YOUR TASK:
Reproduce all of the data exactly, with no line skipped.

— Start —

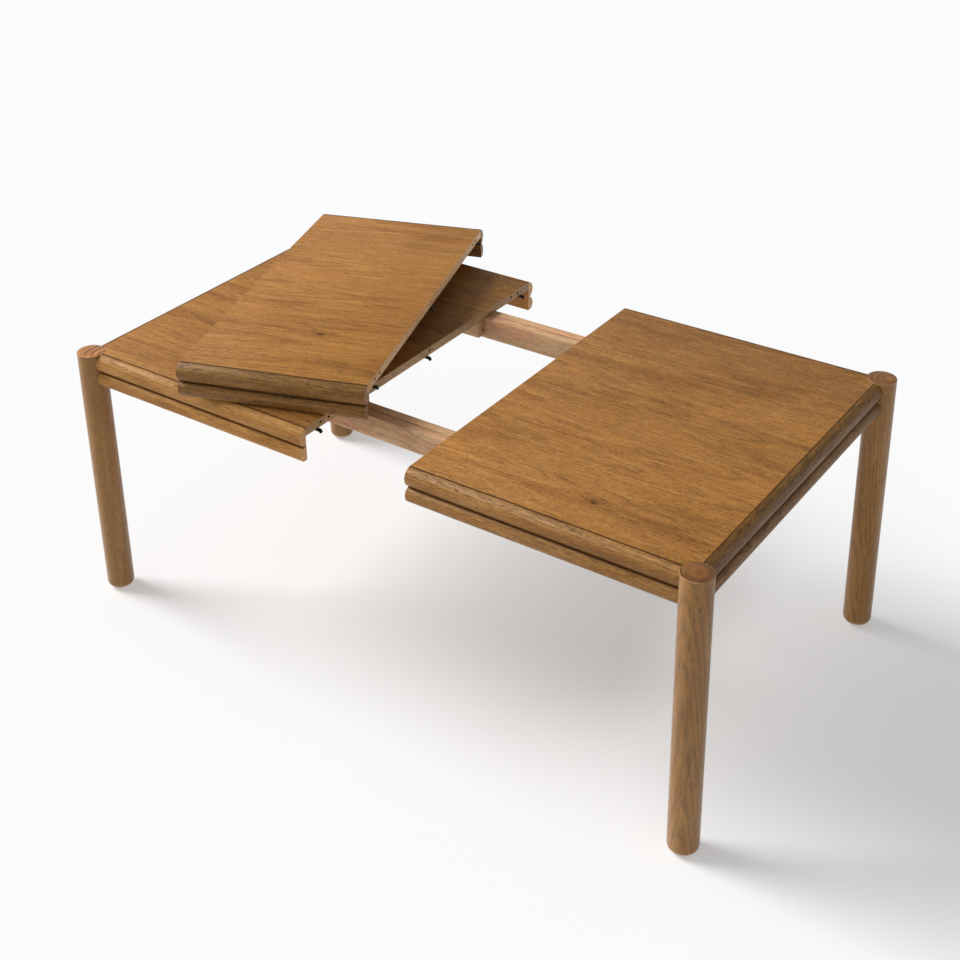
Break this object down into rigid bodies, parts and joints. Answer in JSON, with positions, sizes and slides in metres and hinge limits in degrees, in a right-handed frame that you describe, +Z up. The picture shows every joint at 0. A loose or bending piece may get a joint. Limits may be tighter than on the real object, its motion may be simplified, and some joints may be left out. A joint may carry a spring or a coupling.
{
  "type": "extendable dining table",
  "caption": "Oak extending dining table with round legs and a double-bead apron; the halves part on wooden rails for a loose skirted leaf.",
  "frame": {"origin": "on the floor, at the centre of the whole outline as stored: halfway between the end legs along the table, and 17 mm to the far side of the table's own centre line, because the turned leaf overhangs both sides", "axes": "+X along the table towards the right half, +Y across it towards the far side, +Z up"},
  "size_m": [1.906, 1.1586, 0.8533],
  "materials": {
    "oak_top": "satin stained oak, straight grain along the table",
    "oak_bead": "satin stained oak, lighter and greyer than the top",
    "oak_leg": "satin stained oak, upright grain",
    "slide_wood": "bare beech, planed",
    "inner_wood": "bare hardwood",
    "black_steel": "black coated spring steel",
    "zinc_steel": "zinc plated",
    "glide": "dull nylon"
  },
  "bodies": {
    "left_half": {"left_panel": "oak_top", "left_near_apron": "oak_bead", "left_far_apron": "oak_bead", "left_end_apron": "oak_bead", "left_near_leg": "oak_leg", "left_far_leg": "oak_leg", "left_corner_blocks": "inner_wood", "left_leg_bolts": "zinc_steel", "left_leg_washers": "zinc_steel", "left_leg_nuts": "zinc_steel", "left_glides": "glide", "left_near_rail": "slide_wood", "left_far_rail": "slide_wood", "left_rail_screws": "zinc_steel", "left_stop_pins": "zinc_steel", "left_hooks": "black_steel", "left_hook_screws": "zinc_steel"},
    "right_half": {"right_panel": "oak_top", "right_near_apron": "oak_bead", "right_far_apron": "oak_bead", "right_end_apron": "oak_bead", "right_near_leg": "oak_leg", "right_far_leg": "oak_leg", "right_corner_blocks": "inner_wood", "right_leg_bolts": "zinc_steel", "right_leg_washers": "zinc_steel", "right_leg_nuts": "zinc_steel", "right_glides": "glide", "right_near_rail": "slide_wood", "right_far_rail": "slide_wood", "right_rail_screws": "zinc_steel", "right_stop_pins": "zinc_steel", "right_catches": "black_steel", "right_catch_screws": "zinc_steel", "right_seam_pins": "inner_wood"},
    "near_centre": {"near_centre_rail": "slide_wood", "near_centre_keys": "inner_wood"},
    "far_centre": {"far_centre_rail": "slide_wood", "far_centre_keys": "inner_wood"},
    "leaf": {"leaf_panel": "oak_top", "leaf_near_skirt": "oak_bead", "leaf_far_skirt": "oak_bead", "leaf_hooks": "black_steel", "leaf_hook_screws": "zinc_steel", "leaf_catches": "black_steel", "leaf_catch_screws": "zinc_steel", "leaf_seam_pins": "inner_wood"}
  },
  "joints": [
    {"name": "right_half_slide", "type": "slide", "parent": "left_half", "child": "right_half", "axis": [1, 0, 0], "range_m": [-0.32, 0.2]},
    {"name": "near_centre_slide", "type": "slide", "parent": "left_half", "child": "near_centre", "axis": [1, 0, 0], "range_m": [-0.16, 0.1]},
    {"name": "far_centre_slide", "type": "slide", "parent": "left_half", "child": "far_centre", "axis": [1, 0, 0], "range_m": [-0.16, 0.1]},
    {"name": "leaf_lift", "type": "slide", "parent": "left_half", "child": "leaf", "axis": [0, 0, 1], "range_m": [0, 0.35]}
  ],
  "couplings": [
    {"joint": "near_centre_slide", "follows": "right_half_slide", "ratio": 0.5},
    {"joint": "far_centre_slide", "follows": "right_half_slide", "ratio": 0.5}
  ]
}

— End —

ANSWER TO THE PROBLEM:
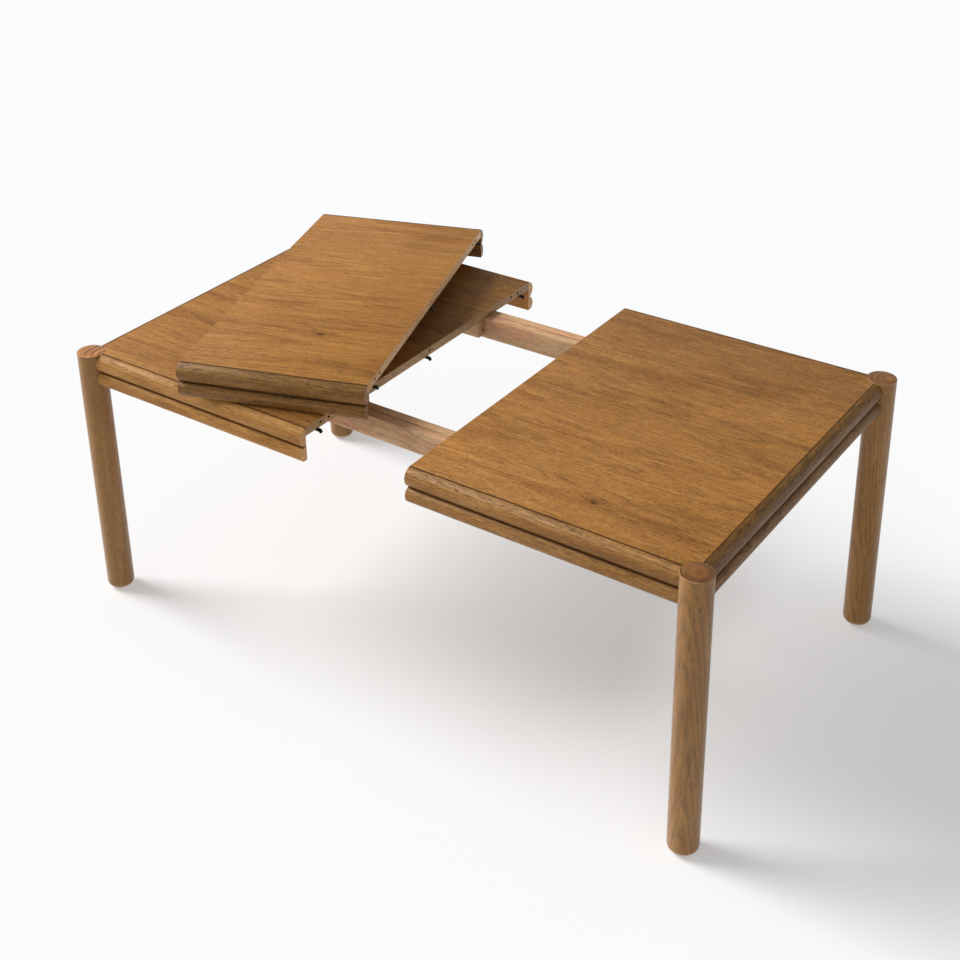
Break this object down into rigid bodies, parts and joints. Answer in JSON, with positions, sizes and slides in metres and hinge limits in degrees, in a right-handed frame that you describe, +Z up. The picture shows every joint at 0. A loose or bending piece may get a joint. Limits may be tighter than on the real object, its motion may be simplified, and some joints may be left out. A joint may carry a spring or a coupling.
{
  "type": "extendable dining table",
  "caption": "Oak extending dining table with round legs and a double-bead apron; the halves part on wooden rails for a loose skirted leaf.",
  "frame": {"origin": "on the floor, at the centre of the whole outline as stored: halfway between the end legs along the table, and 17 mm to the far side of the table's own centre line, because the turned leaf overhangs both sides", "axes": "+X along the table towards the right half, +Y across it towards the far side, +Z up"},
  "size_m": [1.906, 1.1586, 0.8533],
  "materials": {
    "oak_top": "satin stained oak, straight grain along the table",
    "oak_bead": "satin stained oak, lighter and greyer than the top",
    "oak_leg": "satin stained oak, upright grain",
    "slide_wood": "bare beech, planed",
    "inner_wood": "bare hardwood",
    "black_steel": "black coated spring steel",
    "zinc_steel": "zinc plated",
    "glide": "dull nylon"
  },
  "bodies": {
    "left_half": {"left_panel": "oak_top", "left_near_apron": "oak_bead", "left_far_apron": "oak_bead", "left_end_apron": "oak_bead", "left_near_leg": "oak_leg", "left_far_leg": "oak_leg", "left_corner_blocks": "inner_wood", "left_leg_bolts": "zinc_steel", "left_leg_washers": "zinc_steel", "left_leg_nuts": "zinc_steel", "left_glides": "glide", "left_near_rail": "slide_wood", "left_far_rail": "slide_wood", "left_rail_screws": "zinc_steel", "left_stop_pins": "zinc_steel", "left_hooks": "black_steel", "left_hook_screws": "zinc_steel"},
    "right_half": {"right_panel": "oak_top", "right_near_apron": "oak_bead", "right_far_apron": "oak_bead", "right_end_apron": "oak_bead", "right_near_leg": "oak_leg", "right_far_leg": "oak_leg", "right_corner_blocks": "inner_wood", "right_leg_bolts": "zinc_steel", "right_leg_washers": "zinc_steel", "right_leg_nuts": "zinc_steel", "right_glides": "glide", "right_near_rail": "slide_wood", "right_far_rail": "slide_wood", "right_rail_screws": "zinc_steel", "right_stop_pins": "zinc_steel", "right_catches": "black_steel", "right_catch_screws": "zinc_steel", "right_seam_pins": "inner_wood"},
    "near_centre": {"near_centre_rail": "slide_wood", "near_centre_keys": "inner_wood"},
    "far_centre": {"far_centre_rail": "slide_wood", "far_centre_keys": "inner_wood"},
    "leaf": {"leaf_panel": "oak_top", "leaf_near_skirt": "oak_bead", "leaf_far_skirt": "oak_bead", "leaf_hooks": "black_steel", "leaf_hook_screws": "zinc_steel", "leaf_catches": "black_steel", "leaf_catch_screws": "zinc_steel", "leaf_seam_pins": "inner_wood"}
  },
  "joints": [
    {"name": "right_half_slide", "type": "slide", "parent": "left_half", "child": "right_half", "axis": [1, 0, 0], "range_m": [-0.32, 0.2]},
    {"name": "near_centre_slide", "type": "slide", "parent": "left_half", "child": "near_centre", "axis": [1, 0, 0], "range_m": [-0.16, 0.1]},
    {"name": "far_centre_slide", "type": "slide", "parent": "left_half", "child": "far_centre", "axis": [1, 0, 0], "range_m": [-0.16, 0.1]},
    {"name": "leaf_lift", "type": "slide", "parent": "left_half", "child": "leaf", "axis": [0, 0, 1], "range_m": [0, 0.35]}
  ],
  "couplings": [
    {"joint": "near_centre_slide", "follows": "right_half_slide", "ratio": 0.5},
    {"joint": "far_centre_slide", "follows": "right_half_slide", "ratio": 0.5}
  ]
}